Que curieusement pour se dérober au paiement de sa dette la demanderesse lui a restitué le 27 juin 2007 un VSAT acquis quelques jours plus tôt auprès des tiers en lieu et place de celui livré et toujours fonctionnel à la direction générale des douanes.
Que la créance est donc certaine, liquide et exigible et il convient de maintenir la saisie conservatoire pratiquée.
Attendu qu’il est versé aux débats :
– la facture de 12 millions de francs N 0022/09/06Y du 20 Septembre 2006;
– le procès verbal de réception des prestations de service établi le 18 septembre 2006 par la Direction Générale des Douanes;
– le bordereau de livraison du 20 septembre 2006;
– la sommation de réparer ou de reprendre du 11 Septembre 2006;
– la facture d’un nouveau VSAT acheté par Telkom Cameroon le 27 juin 2008;
– le procès verbal de remise d’effet du 06 août 2008 dont il ressort que dame DJIMELI Agathe a manifesté son refus de recevoir le VSAT endommagé.

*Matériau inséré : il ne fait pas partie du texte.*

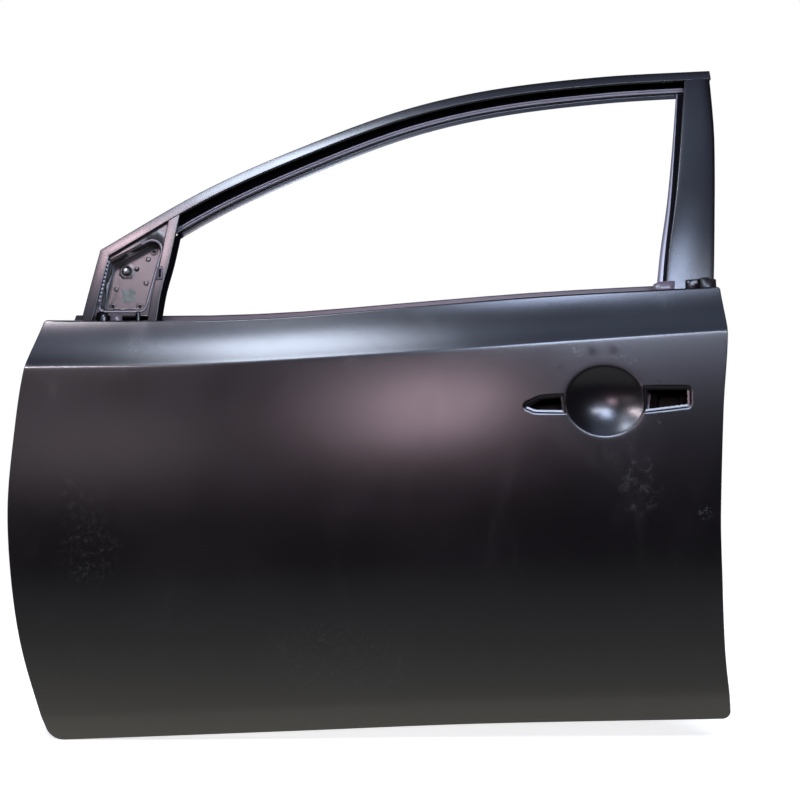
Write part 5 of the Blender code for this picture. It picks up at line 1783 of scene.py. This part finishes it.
    def seat_frame(self, x: float, z: float, inwards: float) -> Tuple[Vector, Vector]:
        """Point of the flat seat and the way out of the dish there."""
        normal = Vector(self.plane_normal)
        return Vector((x, float(self.plane(x, z)), z)) + normal * inwards, -normal

    def build(self) -> None:
        """Makes the frame, the plate, the collar round the stud, the pin's button, caps and the pad."""
        s = self.sizes
        self.frame_sheet()
        self.plate_sheet()
        for number, nut in enumerate(s.nuts):
            foot, out = self.seat_frame(*nut, s.seat + 0.0013 + s.nut_height)
            name = f"mirror_nut_cap_{number + 1}"
            self.pieces[name] = Workshop.turned(
                name, foot, out, [(0.0, -0.0010), (0.0040, -0.0010), (0.0043, -0.0007), (0.0043, 0.0),
                                  (0.0, 0.0)])
        foot, out = self.seat_frame(*s.stud, s.seat)
        self.pieces["mirror_stud_collar"] = Workshop.turned(
            "mirror_stud_collar", foot, out,
            [(0.0, -0.0015), (0.0052, -0.0015), (0.0062, -0.0006), (0.0062, 0.0004), (0.0050, 0.0011),
             (0.0040, 0.0008), (0.0, 0.0008)])
        self.pieces["mirror_stud_tip"] = Workshop.turned(
            "mirror_stud_tip", foot, out,
            [(0.0, 0.0), (0.0034, 0.0), (0.0034, 0.0068), (0.0030, 0.0080), (0.0022, 0.0086),
             (0.0, 0.0088)])
        foot, out = self.seat_frame(*s.pin, s.seat)
        self.pieces["mirror_locating_button"] = Workshop.turned(
            "mirror_locating_button", foot, out,
            [(0.0, 0.0), (0.0030, 0.0), (0.0029, 0.0026), (0.0022, 0.0034), (0.0, 0.0037)])
        side, cosine, sine = s.pad_size, math.cos(s.pad_turn), math.sin(s.pad_turn)
        corners = [(s.pad[0] + side * (dx * cosine - dz * sine),
                    s.pad[1] + side * (dx * sine + dz * cosine), 0.001)
                   for dx, dz in ((-1, -1), (1, -1), (1, 1), (-1, 1))]
        outline = [p[:2] for p in Outline.rounded(corners, 3)]
        points, normals = [], []
        for x, z in outline + [s.pad]:
            place, out = self.seat_frame(x, z, s.seat - 0.0004)
            points.append(place)
            normals.append(-out)
        count = len(outline)
        faces = [(i, (i + 1) % count, count) for i in range(count)]
        self.pieces["mirror_pad"] = Workshop.closed_piece("mirror_pad", np.array(points), np.array(normals),
                                                          faces, 0.0003)

    def dress(self, steel: bpy.types.Material, primer: bpy.types.Material, pad: bpy.types.Material,
              painted_highlight: bpy.types.Material) -> None:
        """Finishes the mounting.

        Args:
            steel: Finish of the stud's tip.
            primer: Finish of the collar and the button.
            pad: Finish of the pad.
            painted_highlight: Pale primer that paints a highlight on the bead's outward-facing ridge beside
                the bar and at the foot.
        """
        Workshop.finish(self.pieces["mirror_stud_tip"], steel, Slot.STEEL)
        for name, piece in self.pieces.items():
            if name.startswith("fine_") or "_cap_" in name:
                Workshop.finish(piece, primer, Slot.PRIMER)
        drawn = self.pieces["fine_mirror_frame"]
        drawn.data.materials.append(painted_highlight)
        middles = np.array([tuple(face.center) for face in drawn.data.polygons]) - np.array(DATUM)
        within = Outline.depth_inside(self.rim, middles[:, 0], middles[:, 2])
        # The outward-facing ridge of the bead at the rear and the foot gets the pale primer as a painted
        # highlight.
        rear_or_low = (middles[:, 0] > 0.152) | (middles[:, 2] < 0.512)
        painted_highlight_ridge = (within < -0.0008) & (within > -0.0030) & rear_or_low
        for face, bright in zip(drawn.data.polygons, painted_highlight_ridge):
            if bright and face.normal.y < -0.3:
                face.material_index = 1
        Workshop.finish(self.pieces["mirror_stud_collar"], primer, Slot.PRIMER)
        Workshop.finish(self.pieces["mirror_locating_button"], primer, Slot.PRIMER)
        Workshop.finish(self.pieces["mirror_pad"], pad, Slot.PRIMER)


@dataclass(frozen=True)
class FootPlate:
    """One small plate on the window frame, most of them at its feet above the belt."""

    name: str
    corners: Tuple[Tuple[float, float, float], ...]
    inwards: float
    swell: float
    coat: Coat
    slot: Optional[Tuple[Tuple[float, float, float], ...]] = None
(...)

Attendu au vu des pièces sus- énumérées, que la demanderesse ne saurait triompher en ses prétentions en se prévalant de l’acquisition d’un nouveau VSAT presque deux ans après la livraison de celui prétendu défectueux et la réception des travaux par la direction générale des Douanes.
Que la créance alléguée par la société Alpha Net paraît alors fondée et la dérobade manifestée par la société Telkom Cameroon à honorer ses engagements caractérise la menace de recouvrement au sens de l’article 54 de l’Acte Uniforme OHADA précité.
Que la demande de mainlevée de saisie est par conséquent dépourvue de justification et encourt le rejet.
Attendu surabondamment que la saisie autorisée sur les comptes bancaires de la société débitrice ne pouvait concerner de toute évidence et sans risque de confusion que les créances qui sont des biens incorporels.
Que la violation alléguée des prescriptions de l’article 59 de l’Acte Uniforme OHADA N 6 manque alors de pertinence, et en réalité procède simplement de la pure chicane.
PAR CES MOTIFS
Statuant publiquement, contradictoirement en matière du contentieux de l’exécution et en premier ressort.
Déclarons Telkom Cameroon recevable en son action.
L’y disons non fondée et le déboutons de ses prétentions.